The drain holes are a big plus for frog storage
Hollow body frogs are… wait for it… hollow. So unlike a crankbait, jerkbait or treble-hooked topwater plug, they tend to hold residual water once you’re done fishing with them. The legs hold water and unless you go crazy squeezing the water out of the bodies when you’re done fishing, there will be water inside of most frogs as well.
Once you put these frogs in storage and knock ’em around in the boat for a while, the water will eventually seep out and pool in the bottom of a traditional tackle tray. I have dealt with a lot of rust issues in the past due to this.

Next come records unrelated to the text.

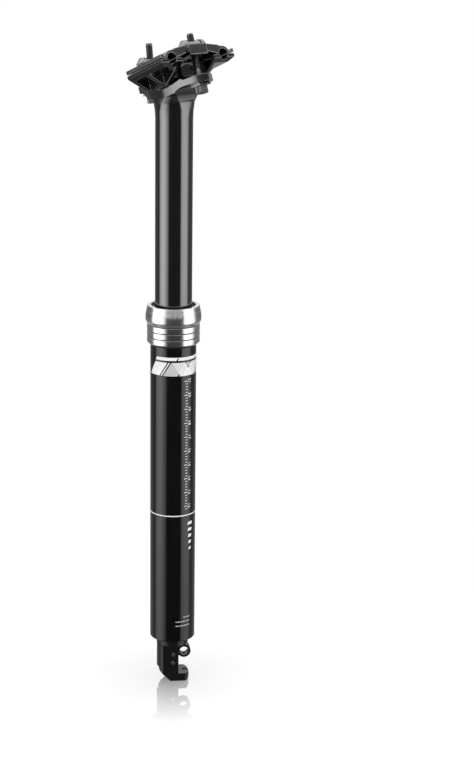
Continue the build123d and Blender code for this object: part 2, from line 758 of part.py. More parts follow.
# The lower cradle: rail troughs on a tapering keel, cut away behind and pocketed at its sides
cradle_top = -parting
edge_low = cradle_top - deck_edge
keel_side_low = -seat_drop - overrun
with BuildPart() as lower_cradle:
    with BuildSketch(clamp_end.offset(-clamp_rear)):
        with BuildLine():
            Polyline(
                (wing_half, cradle_top), (wing_half, edge_low), (keel_half, -keel_floor),
                (keel_half, keel_side_low), (-keel_half, keel_side_low), (-keel_half, -keel_floor),
                (-wing_half, edge_low), (-wing_half, cradle_top), close=True,
            )
        make_face()
        with Locations((rail_half_spacing, 0), (-rail_half_spacing, 0)):
            Circle(rail_r, mode=Mode.SUBTRACT)
    extrude(amount=clamp_rear + clamp_front)
    with BuildSketch(clamp_side):
        with Locations((-seat_back, centre_w)):
            Circle(seat_r)
    extrude(amount=wing_half, both=True, mode=Mode.INTERSECT)
    with BuildSketch(clamp_side):
        with BuildLine():
            Polyline(
                (-clamp_rear - overrun, edge_low + overrun * slope_back),
                (-keel_rear + overrun, edge_low - (clamp_rear - keel_rear + overrun) * slope_back),
                (-clamp_rear - overrun, edge_low - (clamp_rear - keel_rear + overrun) * slope_back),
                close=True,
            )
        make_face()
    extrude(amount=wing_half + overrun, both=True, mode=Mode.SUBTRACT)
    with BuildSketch(clamp_plan):
        with Locations((-cavity_front - clamp_rear / 2, 0)):
            Rectangle(clamp_rear, 2 * cavity_half)
    extrude(amount=seat_drop + overrun, both=True, mode=Mode.SUBTRACT)
    pocket_spans = (
        (-clamp_rear + web_thickness, middle_web_u),
        (middle_web_u + web_thickness, clamp_front - web_thickness),
    )
    with BuildSketch(clamp_plan.offset(-deck_floor)):
        for low_u, high_u in pocket_spans:
            for side in (1, -1):
                with Locations(((low_u + high_u) / 2, side * (pocket_side_half + wing_half / 2))):
                    Rectangle(high_u - low_u, wing_half)
    extrude(amount=-seat_drop, mode=Mode.SUBTRACT)
lower_cradle.part.label = "lower_cradle"

# The upper clamp: wings over the rails, a hump between them and saddles for the barrel nuts
with BuildPart() as upper_clamp:
    with BuildSketch(clamp_end.offset(-clamp_rear)):
        for side in (1, -1):
            with BuildLine():
                Polyline(
                    (side * wing_half, parting), (side * wing_half, lip_height),
                    (side * (wing_half - lip_width), lip_height),
                    (side * valley_outer_half, valley_height),
                    (side * valley_inner_half, valley_height),
                    (side * rail_half_spacing, arch_r),
                    (side * hump_edge_half, hump_edge_top), (side * hump_side_half, hump_side_top),
                    (side * hump_mid_half, hump_mid_top), (0, hump_top), (0, hump_floor),
                    (side * hump_floor_half, hump_floor),
                    (side * (rail_half_spacing - arch_r), parting), close=True,
                )
            make_face()
            with Locations((side * rail_half_spacing, 0)):
                Circle(arch_r)
        with Locations((0, parting - wing_half)):
            Rectangle(2 * wing_half + overrun, 2 * wing_half, mode=Mode.SUBTRACT)
        with Locations((rail_half_spacing, 0), (-rail_half_spacing, 0)):
            Circle(rail_r, mode=Mode.SUBTRACT)
    extrude(amount=clamp_front + clamp_rear)
    with BuildSketch(clamp_plan.offset(hump_floor)):
        with Locations((front_nut_u / 2, 0)):
            Rectangle(front_nut_u, 2 * saddle_half)
    extrude(amount=hump_mid_top - hump_floor)
    for nut_u, nut_w in nut_places.values():
        saddle_low = nut_w - nut_r - saddle_gap - saddle_floor
        saddle_r = nut_r + saddle_gap + saddle_wall
        with BuildSketch(clamp_side):
            with Locations((nut_u, nut_w)):
                Circle(nut_r + saddle_gap)
        extrude(amount=boss_half, both=True)
        with BuildSketch(clamp_plan.offset(saddle_low)):
            with Locations((nut_u, 0)):
                Rectangle(2 * saddle_r, 2 * saddle_half)
        extrude(amount=hump_mid_top - saddle_low)
    boss_ends = upper_clamp.faces().filter_by(GeomType.PLANE).filter_by(Axis.Y)
    boss_rims = boss_ends.edges().filter_by(GeomType.CIRCLE)
    boss_rims = [rim for rim in boss_rims if abs(abs(rim.center().Y) - boss_half) < pin_fit]
    chamfer(boss_rims, length=boss_slope)
    for end, (nut_u, nut_w) in nut_places.items():
        with BuildSketch(clamp_side):
            with Locations((nut_u, nut_w)):
                Circle(nut_r + saddle_gap)
            with Locations((nut_u, nut_w + nut_r)):
                Rectangle(2 * (nut_r + saddle_gap), 2 * nut_r)
        extrude(amount=nut_half + saddle_gap, both=True, mode=Mode.SUBTRACT)
        nut_x, nut_z = clamp_point(nut_u, nut_w)
        with BuildSketch(bolt_frames[end]):
            SlotOverall(2 * bolt_slot_half, 2 * (bolt_r + bolt_hole_gap))
        extrude(amount=bolt_frames[end].to_local_coords(Vector(nut_x, 0, nut_z)).Z, mode=Mode.SUBTRACT)
upper_clamp.part.label = "upper_clamp"


def clamp_bolt(name, frame):
    """A socket-head bolt, its head under the ear's washer."""
    with BuildPart() as bolt:
        with BuildSketch(frame.offset(-washer_base - bolt_head_height)):
            Circle(bolt_head_r)
        extrude(amount=bolt_head_height)
        chamfer(bolt.edges().sort_by(Axis(frame.origin, frame.z_dir))[0], length=bolt_tip_chamfer)
        with BuildSketch(frame.offset(-washer_base)):
            Circle(bolt_r)
        extrude(amount=bolt_length)
        chamfer(bolt.edges().sort_by(Axis(frame.origin, frame.z_dir))[-1], length=bolt_tip_chamfer)
        with BuildSketch(frame.offset(-washer_base - bolt_head_height)):
            RegularPolygon(socket_across / 2, 6, major_radius=False)
        extrude(amount=socket_depth, mode=Mode.SUBTRACT)
    bolt.part.label = name
    return bolt


def seat_washer(name, frame):
    """A washer with a round back, which rolls in the seat under its ear."""
    with BuildPart() as washer:
        with BuildSketch(frame_side(frame)):
            with Locations((0, washer_rise - washer_r)):
                Circle(washer_r)
            with Locations((0, -washer_base - washer_r)):
                Rectangle(4 * washer_r, 2 * washer_r, mode=Mode.SUBTRACT)
        extrude(amount=washer_half, both=True)
        with BuildSketch(frame):
            Circle(bolt_r + thread_fit)
        extrude(amount=washer_r, both=True, mode=Mode.SUBTRACT)
    washer.part.label = name
    return washer


def barrel_nut(name, frame, place):
    """A barrel nut across the clamp, drilled for its bolt."""
    with BuildPart() as nut:
        with BuildSketch(clamp_side):
            with Locations(place):
                Circle(nut_r)
        extrude(amount=nut_half, both=True)
        with BuildSketch(frame):
            Circle(bolt_r + running)
        extrude(amount=bolt_length + overrun, mode=Mode.SUBTRACT)
    nut.part.label = name
    return nut


pieces = [
    outer_tube, lock_collar, wiper_seal, upper_bushing, end_plug, actuator_bracket, lever_pin, stop_pin,
    actuator_lever, push_pin, return_spring, cartridge_rod, main_piston, piston_ring, valve_poppet,
    cartridge_tube, seal_head, rod_seal, cartridge_cap, floating_piston, floating_ring, cartridge_clip,
    guide_keys, lower_bushing, stanchion, lower_cradle, upper_clamp,
]
for end, frame in bolt_frames.items():
    pieces.append(clamp_bolt(f"{end}_bolt", frame))
    pieces.append(seat_washer(f"{end}_washer", frame))
    pieces.append(barrel_nut(f"{end}_nut", frame, nut_places[end]))

for piece in pieces:
    export_step(piece.part, f"parts/{piece.part.label}.step")
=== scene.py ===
import json
import math
import bpy
import bmesh
from mathutils import Matrix, Vector


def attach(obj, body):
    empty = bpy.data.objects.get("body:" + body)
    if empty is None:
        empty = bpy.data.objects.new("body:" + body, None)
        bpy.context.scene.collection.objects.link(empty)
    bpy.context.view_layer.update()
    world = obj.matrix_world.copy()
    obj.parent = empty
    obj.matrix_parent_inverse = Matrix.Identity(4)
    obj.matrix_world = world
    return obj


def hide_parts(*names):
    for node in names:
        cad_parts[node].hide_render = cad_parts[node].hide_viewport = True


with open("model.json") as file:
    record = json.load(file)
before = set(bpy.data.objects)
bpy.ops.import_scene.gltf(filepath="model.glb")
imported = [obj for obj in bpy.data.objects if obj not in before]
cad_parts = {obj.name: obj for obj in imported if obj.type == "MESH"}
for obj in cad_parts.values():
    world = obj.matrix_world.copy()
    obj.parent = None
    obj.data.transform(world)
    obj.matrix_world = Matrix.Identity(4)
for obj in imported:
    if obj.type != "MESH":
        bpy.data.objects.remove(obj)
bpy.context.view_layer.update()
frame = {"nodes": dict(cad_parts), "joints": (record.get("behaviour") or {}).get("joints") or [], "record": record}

cadNodes = frame["nodes"]
print("frame loaded:", len(cadNodes), "nodes")

mm = 0.001
viewAzimuth = 140.0  # degrees, from the post's axis to the camera
samePlace = 0.0000005  # metres, turned points closer than this become one
# colour sockets of the Mix node
mixFactor = 0
mixFirst = 6
mixSecond = 7
mixResult = 2


# Shared shader groups

def newGroup(name, inputs, outputs):
    group = bpy.data.node_groups.new(name, "ShaderNodeTree")
    for label, value in inputs:
        socket = group.interface.new_socket(label, in_out="INPUT", socket_type="NodeSocketFloat")
        socket.default_value = value
    for label, kind in outputs:
        group.interface.new_socket(label, in_out="OUTPUT", socket_type=kind)
    entry = group.nodes.new("NodeGroupInput")
    leave = group.nodes.new("NodeGroupOutput")
    return group, entry, leave


def mathNode(tree, operation, first, second=None):
    node = tree.nodes.new("ShaderNodeMath")
    node.operation = operation
    for index, value in enumerate((first, second)):
        if value is None:
            continue
        if isinstance(value, (int, float)):
            node.inputs[index].default_value = value
        else:
            tree.links.new(value, node.inputs[index])
    return node.outputs[0]


def noiseNode(tree, vector, scale, detail, rough=0.55):
    node = tree.nodes.new("ShaderNodeTexNoise")
    tree.links.new(vector, node.inputs["Vector"])
    if isinstance(scale, (int, float)):
        node.inputs["Scale"].default_value = scale
    else:
        tree.links.new(scale, node.inputs["Scale"])
    node.inputs["Detail"].default_value = detail
    node.inputs["Roughness"].default_value = rough
    return node.outputs["Fac"]


def stretched(tree, vector, factors):
    node = tree.nodes.new("ShaderNodeVectorMath")
    node.operation = "MULTIPLY"
    tree.links.new(vector, node.inputs[0])
    node.inputs[1].default_value = factors
    return node.outputs[0]


# of each noise: its scale where that is no input of its group, its detail and its roughness
grainNoise = {"grain": (2.0,), "clouds": (4.0,)}
turnedNoise = {"lines": (5200.0, 2.0, 0.7), "bands": (700.0, 3.0, 0.6), "wave": 0.35}
drawnNoise = {"streaks": (3.0, 0.6), "streakStretch": (1.0, 1.0, 0.012),
              "marks": (5.0, 0.65), "markStretch": (1.0, 1.0, 0.3)}
cornerSamples = 8


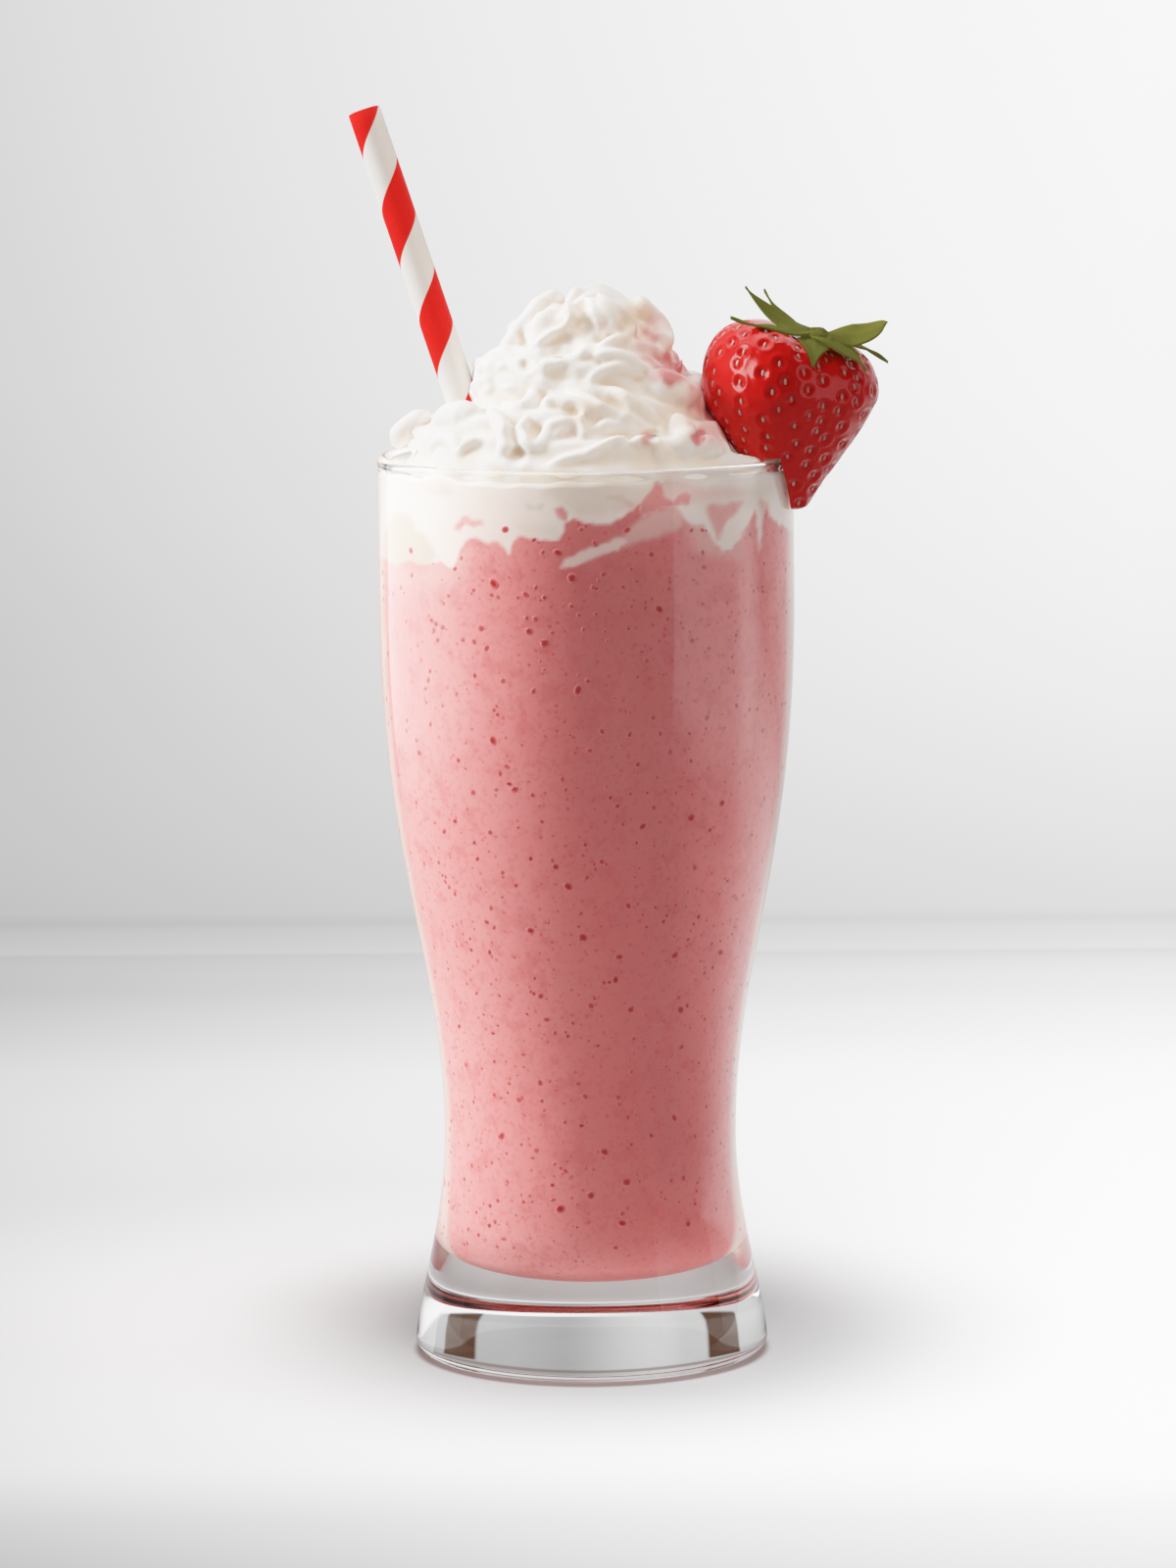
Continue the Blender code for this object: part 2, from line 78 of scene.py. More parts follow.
MM = 0.001
BODY = "root"
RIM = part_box("glass")[1].z
VIEW_PLACE = (0.0, -1.298, 0.2997)
VIEW_PITCH_DEG = 8.0
VIEW_ROLL_DEG = -0.4


# ---------------------------------------------------------------- settings


def length(name, description, default):
    return bpy.props.FloatProperty(
        name=name, description=description, default=default, unit="LENGTH", precision=4
    )


def angle(name, description, default_deg):
    return bpy.props.FloatProperty(
        name=name, description=description, default=math.radians(default_deg), subtype="ANGLE"
    )


def share(name, description, default):
    return bpy.props.FloatProperty(
        name=name, description=description, default=default, min=0.0, max=1.0, subtype="FACTOR"
    )


def count(name, description, default):
    return bpy.props.IntProperty(name=name, description=description, default=default, min=1)


def strength(name, description, default):
    return bpy.props.FloatProperty(name=name, description=description, default=default, min=0.0)


def colour(name, description, default):
    return bpy.props.FloatVectorProperty(
        name=name, description=description, default=default, size=3, min=0.0, max=1.0, subtype="COLOR"
    )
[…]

The cups of the Crank Bank actually have two drainage holes on the bottom which, in my opinion, is an awesome feature for frog storage. I can’t tell you how many times I’ve picked a frog out of a tackle tray only to have the legs disintegrate from dry rot. I’m definitely not smart enough to know, but I imagine residual moisture has something to do with that issue.
I’m pretty happy I tried this
I don’t know about you but it’s a really satisfying sight to see all of your favorite frogs lined up in such a neat matter. To know that they’re all going to be in perfect shape when I’m ready to tie them on is an even better feeling.
I don’t know if the folks at Flambeau designed this box to be used with frogs but I’m sure glad I tried it. If you’re a shallow-water frogger and are tired of crimped legs and warped bodies, give this a try. I think you’ll really like it.